## start DATA ROWS
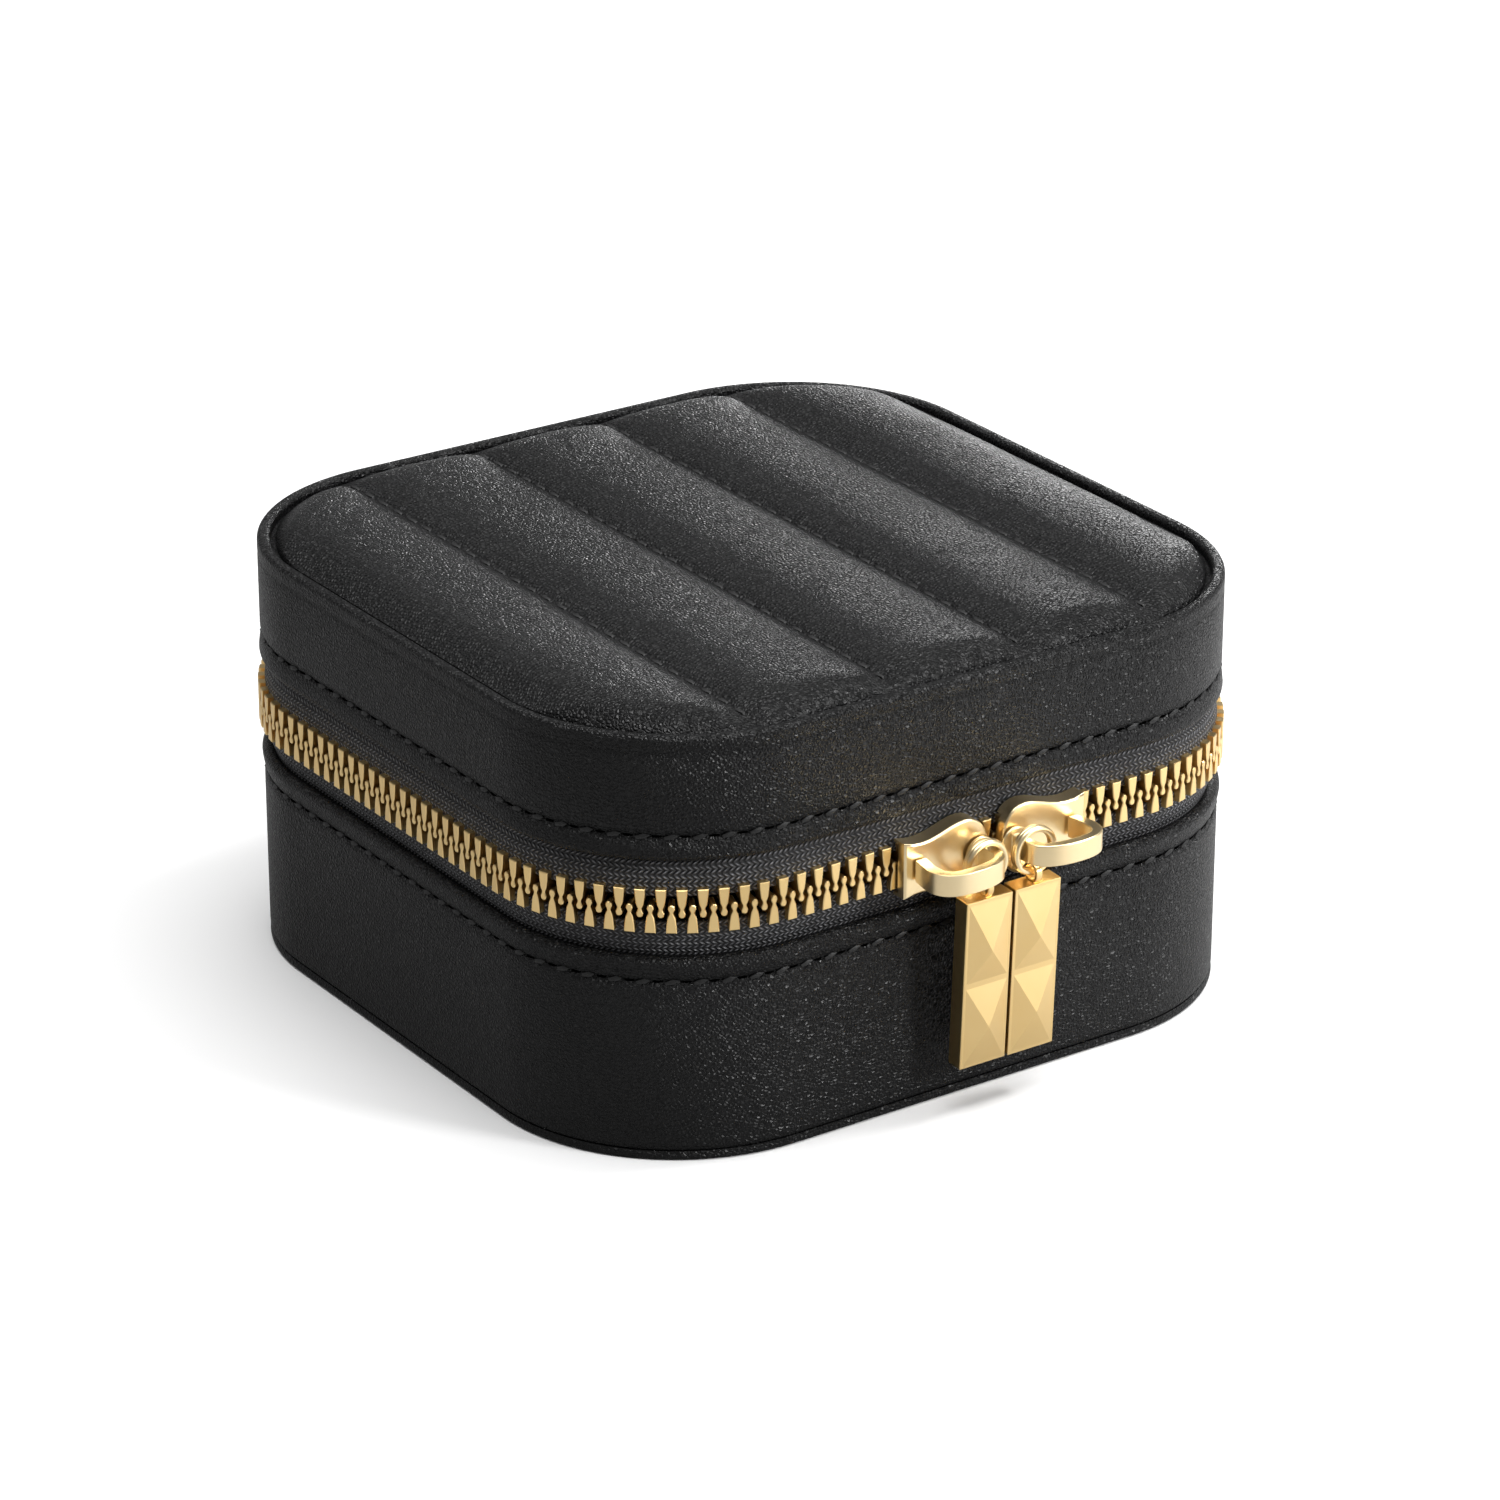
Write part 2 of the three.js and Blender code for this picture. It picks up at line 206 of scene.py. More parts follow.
## end DATA ROWS
## start DATA ROWS
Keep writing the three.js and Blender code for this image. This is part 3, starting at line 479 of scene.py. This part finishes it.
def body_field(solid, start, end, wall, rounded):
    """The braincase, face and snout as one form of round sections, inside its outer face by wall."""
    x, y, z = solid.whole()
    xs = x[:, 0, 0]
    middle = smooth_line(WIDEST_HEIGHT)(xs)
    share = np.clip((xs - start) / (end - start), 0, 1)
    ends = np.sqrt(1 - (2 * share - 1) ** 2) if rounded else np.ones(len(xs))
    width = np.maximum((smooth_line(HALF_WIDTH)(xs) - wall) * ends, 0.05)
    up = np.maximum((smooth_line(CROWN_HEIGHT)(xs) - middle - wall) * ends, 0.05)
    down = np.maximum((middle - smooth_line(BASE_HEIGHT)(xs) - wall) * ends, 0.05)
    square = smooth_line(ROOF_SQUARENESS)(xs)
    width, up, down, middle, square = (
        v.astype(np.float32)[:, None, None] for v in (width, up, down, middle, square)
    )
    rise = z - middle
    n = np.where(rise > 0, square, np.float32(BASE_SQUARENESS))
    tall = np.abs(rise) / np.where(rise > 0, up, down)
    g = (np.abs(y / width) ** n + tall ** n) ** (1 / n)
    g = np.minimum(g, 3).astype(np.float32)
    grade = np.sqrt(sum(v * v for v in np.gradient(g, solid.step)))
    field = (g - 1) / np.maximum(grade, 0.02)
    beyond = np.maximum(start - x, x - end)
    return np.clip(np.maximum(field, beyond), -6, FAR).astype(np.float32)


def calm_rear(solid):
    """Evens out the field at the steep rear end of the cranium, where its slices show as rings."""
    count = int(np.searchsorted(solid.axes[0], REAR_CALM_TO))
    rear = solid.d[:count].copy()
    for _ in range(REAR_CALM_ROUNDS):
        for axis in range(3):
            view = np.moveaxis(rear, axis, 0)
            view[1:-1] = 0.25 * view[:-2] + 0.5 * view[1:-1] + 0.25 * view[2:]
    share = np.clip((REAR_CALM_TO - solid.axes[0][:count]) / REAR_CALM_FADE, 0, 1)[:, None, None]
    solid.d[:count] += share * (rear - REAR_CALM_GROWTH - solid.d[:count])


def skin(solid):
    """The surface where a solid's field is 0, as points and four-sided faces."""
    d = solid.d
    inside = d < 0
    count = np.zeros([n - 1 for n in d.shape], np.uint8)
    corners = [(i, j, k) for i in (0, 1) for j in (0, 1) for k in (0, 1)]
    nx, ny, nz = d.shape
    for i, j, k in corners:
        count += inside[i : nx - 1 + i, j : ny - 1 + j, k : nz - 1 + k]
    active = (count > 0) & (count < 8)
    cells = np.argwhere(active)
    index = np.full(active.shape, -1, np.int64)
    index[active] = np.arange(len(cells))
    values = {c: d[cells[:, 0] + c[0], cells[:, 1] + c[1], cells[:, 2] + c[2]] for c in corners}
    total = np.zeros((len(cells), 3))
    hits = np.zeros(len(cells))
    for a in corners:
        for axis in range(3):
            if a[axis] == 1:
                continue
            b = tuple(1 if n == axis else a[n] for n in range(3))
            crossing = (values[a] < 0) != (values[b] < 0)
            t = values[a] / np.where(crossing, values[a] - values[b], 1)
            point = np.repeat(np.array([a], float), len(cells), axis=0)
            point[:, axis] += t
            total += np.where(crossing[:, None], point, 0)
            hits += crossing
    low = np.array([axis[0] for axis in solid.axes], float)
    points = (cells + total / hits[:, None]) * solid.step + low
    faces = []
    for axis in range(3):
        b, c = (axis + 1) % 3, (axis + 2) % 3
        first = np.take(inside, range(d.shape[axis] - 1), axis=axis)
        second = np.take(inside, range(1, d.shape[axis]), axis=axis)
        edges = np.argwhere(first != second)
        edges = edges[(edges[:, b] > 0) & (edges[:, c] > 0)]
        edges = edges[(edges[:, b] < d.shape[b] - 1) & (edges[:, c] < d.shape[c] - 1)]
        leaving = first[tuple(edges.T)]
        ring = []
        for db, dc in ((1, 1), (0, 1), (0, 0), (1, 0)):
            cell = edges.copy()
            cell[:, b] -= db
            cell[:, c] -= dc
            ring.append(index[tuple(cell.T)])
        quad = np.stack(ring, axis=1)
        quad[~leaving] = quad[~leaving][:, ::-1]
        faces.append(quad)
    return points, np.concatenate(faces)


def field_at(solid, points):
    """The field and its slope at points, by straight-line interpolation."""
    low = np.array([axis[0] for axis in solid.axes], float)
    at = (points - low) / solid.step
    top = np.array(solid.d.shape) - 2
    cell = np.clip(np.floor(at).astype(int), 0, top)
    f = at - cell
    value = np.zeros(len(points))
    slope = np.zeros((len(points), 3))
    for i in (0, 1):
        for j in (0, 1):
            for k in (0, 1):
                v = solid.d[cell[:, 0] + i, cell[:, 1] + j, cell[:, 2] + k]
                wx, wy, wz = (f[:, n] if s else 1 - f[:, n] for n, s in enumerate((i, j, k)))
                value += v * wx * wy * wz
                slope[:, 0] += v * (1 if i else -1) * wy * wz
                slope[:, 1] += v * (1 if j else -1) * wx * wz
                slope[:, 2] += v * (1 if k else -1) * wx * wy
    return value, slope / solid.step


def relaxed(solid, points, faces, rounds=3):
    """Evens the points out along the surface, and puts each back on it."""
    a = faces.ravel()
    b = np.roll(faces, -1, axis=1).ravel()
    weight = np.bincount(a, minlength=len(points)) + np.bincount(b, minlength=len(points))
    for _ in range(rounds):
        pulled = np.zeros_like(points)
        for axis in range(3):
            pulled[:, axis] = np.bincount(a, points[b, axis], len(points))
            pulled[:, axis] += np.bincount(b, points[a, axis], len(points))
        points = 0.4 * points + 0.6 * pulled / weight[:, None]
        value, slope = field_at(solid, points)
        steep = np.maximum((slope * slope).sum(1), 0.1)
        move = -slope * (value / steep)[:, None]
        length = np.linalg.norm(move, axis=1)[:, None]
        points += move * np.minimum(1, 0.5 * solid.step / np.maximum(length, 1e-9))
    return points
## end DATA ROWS
WHAT TO WORK ON: Extract all lines from the material above that include the word "three".

OUTPUT OF THE TASK:
Write part 2 of the three.js and Blender code for this picture. It picks up at line 206 of scene.py. More parts follow.
Keep writing the three.js and Blender code for this image. This is part 3, starting at line 479 of scene.py. This part finishes it.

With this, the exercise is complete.